I know, though! I don’t want to lug Cutter!

Now that you mention it, the spiders are the first prospector appearance. Especially as the first time we see them, Talbot’s there, and HE was wierded out. It certainly wasn’t a wicked witch “get him my pretties” moment. He had no idea WHAT those things were (besides, I mean, really gross spiders).

It was an awkward moment there when Cutter was strangling Drake. And it underscored a) Sully’s loyalty to Drake and b) no one’s loyalty to anyone else. Or maybe not even Sully’s. I mean, these are ALL not nice people. They’re thieves and killers. All of them. You get a sense that, ok, sure, they like each other. Sully and Drake are buddies, sure. Drake and Chloe are/were sleeping together. But they’re also using each other, too. No doubt “use” will trump “like” between Sully and everyone but Drake, but I STILL doubt that Drake’s immune. Or Sully will be from Drake.

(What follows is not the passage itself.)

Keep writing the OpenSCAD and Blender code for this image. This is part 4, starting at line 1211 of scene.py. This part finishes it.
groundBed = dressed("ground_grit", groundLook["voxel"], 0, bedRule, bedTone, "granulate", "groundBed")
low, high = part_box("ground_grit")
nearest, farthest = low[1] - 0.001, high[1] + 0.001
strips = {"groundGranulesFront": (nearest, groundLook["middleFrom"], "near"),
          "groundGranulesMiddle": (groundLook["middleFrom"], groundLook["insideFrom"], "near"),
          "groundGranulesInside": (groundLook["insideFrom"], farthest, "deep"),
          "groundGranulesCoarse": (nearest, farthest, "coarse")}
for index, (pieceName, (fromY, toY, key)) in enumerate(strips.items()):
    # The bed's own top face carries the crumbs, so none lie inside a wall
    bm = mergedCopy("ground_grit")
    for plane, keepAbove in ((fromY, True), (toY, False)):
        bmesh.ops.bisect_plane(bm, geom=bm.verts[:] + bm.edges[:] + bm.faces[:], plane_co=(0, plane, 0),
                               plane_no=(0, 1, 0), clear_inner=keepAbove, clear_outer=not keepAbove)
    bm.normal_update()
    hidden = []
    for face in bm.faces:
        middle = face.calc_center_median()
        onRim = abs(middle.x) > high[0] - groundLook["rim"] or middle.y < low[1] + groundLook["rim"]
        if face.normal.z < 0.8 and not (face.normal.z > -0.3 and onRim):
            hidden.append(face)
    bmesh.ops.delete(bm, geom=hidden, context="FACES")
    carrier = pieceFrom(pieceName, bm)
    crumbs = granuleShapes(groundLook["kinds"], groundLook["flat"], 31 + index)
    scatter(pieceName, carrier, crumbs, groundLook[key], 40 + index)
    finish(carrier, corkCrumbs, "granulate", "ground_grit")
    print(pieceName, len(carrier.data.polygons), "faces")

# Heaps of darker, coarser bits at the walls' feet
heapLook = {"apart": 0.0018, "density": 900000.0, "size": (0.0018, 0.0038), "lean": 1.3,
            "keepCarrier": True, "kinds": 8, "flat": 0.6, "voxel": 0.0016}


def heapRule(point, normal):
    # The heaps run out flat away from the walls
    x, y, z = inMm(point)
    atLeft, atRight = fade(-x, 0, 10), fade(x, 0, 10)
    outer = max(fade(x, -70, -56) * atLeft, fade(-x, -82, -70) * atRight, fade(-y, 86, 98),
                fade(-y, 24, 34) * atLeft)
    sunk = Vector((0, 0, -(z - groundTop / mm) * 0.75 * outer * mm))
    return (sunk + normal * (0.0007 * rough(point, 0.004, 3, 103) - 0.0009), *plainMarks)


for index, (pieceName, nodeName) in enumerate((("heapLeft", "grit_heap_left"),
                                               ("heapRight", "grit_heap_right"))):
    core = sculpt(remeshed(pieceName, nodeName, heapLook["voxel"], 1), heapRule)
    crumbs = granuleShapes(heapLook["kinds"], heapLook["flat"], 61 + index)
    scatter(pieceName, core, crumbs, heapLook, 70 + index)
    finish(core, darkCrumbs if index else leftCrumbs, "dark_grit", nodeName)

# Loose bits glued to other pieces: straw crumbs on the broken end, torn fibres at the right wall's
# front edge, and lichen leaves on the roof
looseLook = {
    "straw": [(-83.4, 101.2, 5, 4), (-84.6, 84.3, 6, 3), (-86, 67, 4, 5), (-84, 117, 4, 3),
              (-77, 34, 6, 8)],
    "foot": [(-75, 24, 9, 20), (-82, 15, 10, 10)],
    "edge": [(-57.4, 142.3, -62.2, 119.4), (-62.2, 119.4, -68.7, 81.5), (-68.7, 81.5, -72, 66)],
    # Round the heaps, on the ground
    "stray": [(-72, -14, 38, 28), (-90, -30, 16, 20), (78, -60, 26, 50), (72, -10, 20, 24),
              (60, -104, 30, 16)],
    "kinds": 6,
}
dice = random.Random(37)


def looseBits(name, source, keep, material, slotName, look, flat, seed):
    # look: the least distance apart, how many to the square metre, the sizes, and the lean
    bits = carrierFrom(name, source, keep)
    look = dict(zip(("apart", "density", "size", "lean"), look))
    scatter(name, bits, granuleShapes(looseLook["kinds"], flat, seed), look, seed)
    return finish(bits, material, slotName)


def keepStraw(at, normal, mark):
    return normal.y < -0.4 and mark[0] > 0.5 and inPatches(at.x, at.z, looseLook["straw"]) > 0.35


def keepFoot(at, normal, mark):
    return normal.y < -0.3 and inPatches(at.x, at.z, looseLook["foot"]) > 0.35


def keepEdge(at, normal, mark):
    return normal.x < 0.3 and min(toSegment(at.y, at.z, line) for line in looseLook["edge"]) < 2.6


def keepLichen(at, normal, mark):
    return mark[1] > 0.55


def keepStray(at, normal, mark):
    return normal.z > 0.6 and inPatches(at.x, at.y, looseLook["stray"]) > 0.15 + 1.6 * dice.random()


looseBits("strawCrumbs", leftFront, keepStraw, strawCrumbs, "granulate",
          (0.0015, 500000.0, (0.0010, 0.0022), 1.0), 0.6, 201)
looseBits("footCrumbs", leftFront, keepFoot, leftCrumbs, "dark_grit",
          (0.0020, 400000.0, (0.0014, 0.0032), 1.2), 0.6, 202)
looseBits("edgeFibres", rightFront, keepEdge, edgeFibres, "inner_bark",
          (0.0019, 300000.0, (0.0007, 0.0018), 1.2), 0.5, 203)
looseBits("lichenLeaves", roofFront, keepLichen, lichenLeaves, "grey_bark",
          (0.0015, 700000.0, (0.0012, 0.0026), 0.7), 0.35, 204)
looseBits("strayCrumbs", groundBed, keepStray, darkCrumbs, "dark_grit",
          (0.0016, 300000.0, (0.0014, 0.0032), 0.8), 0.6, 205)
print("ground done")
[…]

Hey, I thought Sully WAS gonna shoot him.

Feminina:

Damn, man. That’s only a few steps from debilitated. I am seriously never setting foot in the underbrush again. Stupid ticks.

Yeah, the spiders clearly don’t work for anyone, except perhaps the mystical spider-wrangling people who originally hid these clues to the location of Atlantis of the Sands. Which presumably was not ALL Francis Drake. I mean, he didn’t build all these puzzles himself.

Butch:

Dude, seriously. Avoid the brush. This is bad. I am not enjoying this. Now my joints hurt. Especially my knees. Guess I don’t need those to play, though.

You know, I wonder what happened to all those treasure people. You think that there are some people today who are out there training spiders and hiding shit behind rather easy yet expensive looking puzzles? I mean, what are gamers 200 years from now to do?